Before you progress down this review, I wanted you to see the process in action in more general, non-vinyl, terms. To emphasise the fact that this is not a hi-fi techie/geeky toy. It’s a real world, very serious, very effective, process. You can see the procedure in action right HERE cleaning a car part (it’s a brief silent video). If you want a slightly more in-depth and complex demonstration, try the video HERE. This video/audio explanation of the process is targeted at industry but it provides a useful, six and a half minute or so technical primer.
What Audiodesk appears to have done here is to provide a fully automatic machine that cleans both sides of your vinyl disc simultaneously, using ultrasonics in a compact and solidly built chassis.
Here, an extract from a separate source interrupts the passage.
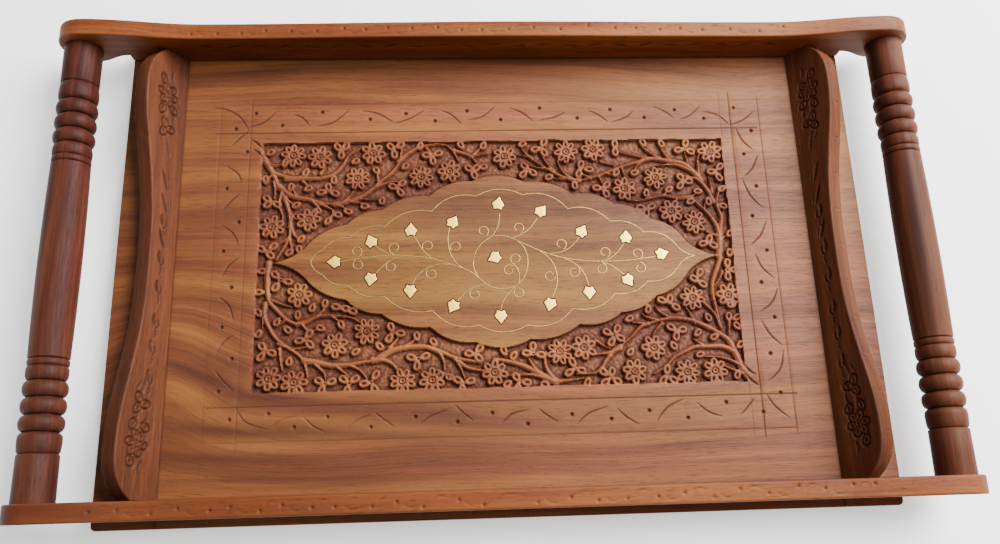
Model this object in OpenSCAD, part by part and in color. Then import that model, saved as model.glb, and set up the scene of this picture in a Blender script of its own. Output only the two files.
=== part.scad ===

The build itself is not of the Rolls Royce quality (to keep both weight and costs down, you won’t find steel chassis parts here, for example) but it remains strong and compact.
In use, the cleaner holds the vinyl record vertically within in a vat of Audiodesk’s own cleaning liquid. So, you slip a record into the central top slot which securely holds the vinyl. Once you turn on the power switch, a side-mounted red button is pressed. You can press to hear one beep for one cleaning cycle, up to five beeps for five cleaning cycles. Whereupon the record rotates (I found that the record sometimes – not all of the time – needed a quick press or anti-clockwise tweak in order for the internal rollers to ‘catch’ the disc to rotate it.) If you look down into the cavity, you will see it automatically fill with the supplied and pre-added liquid (which has been created by Audiodesk to a ‘secret’ recipe). As the record begins to rotate, four micro-fibre rollers (which need to be replaced after 500-1,000 LP cleans at £49 for four) swing onto the surface of the disc and rotate. The rollers spread the liquid over the record.
Once the record is wet (the label is left untouched, incidentally), the ultrasonic action begins, producing compression waves that produces millions of tiny bubbles that compress and break up, causing cavitation, the creation of tiny bubble explosions, directed liquid that is fired and forced into the grooves. The agitation effect displaces gunk, grease, muck and other contaminants which is then drained through a washable filter (which sits in the outer slot you can see in the images) whereupon a fan dries the still rotating vinyl LP (12”-only records need apply: you cannot use 10” or 7” discs here). If there’s any liquid still on the disc (an occasional occurance), you can repeat the drying process.
The typical five to six-minute cycle is not a silent one, especially during drying but there is not a great deal of excessive noise here. We’re not talking screaming vacuum cleaner-like levels.
Around 100 discs can be cleaned via one batch of cleaning liquid (a concentrate that is added to distilled water), whereupon a drain outlet at the rear enables evacuation of the same, you can then rinse the machine with warm water and then new liquid can be added at £12 per bottle (two bottles are provided ‘free’, initially).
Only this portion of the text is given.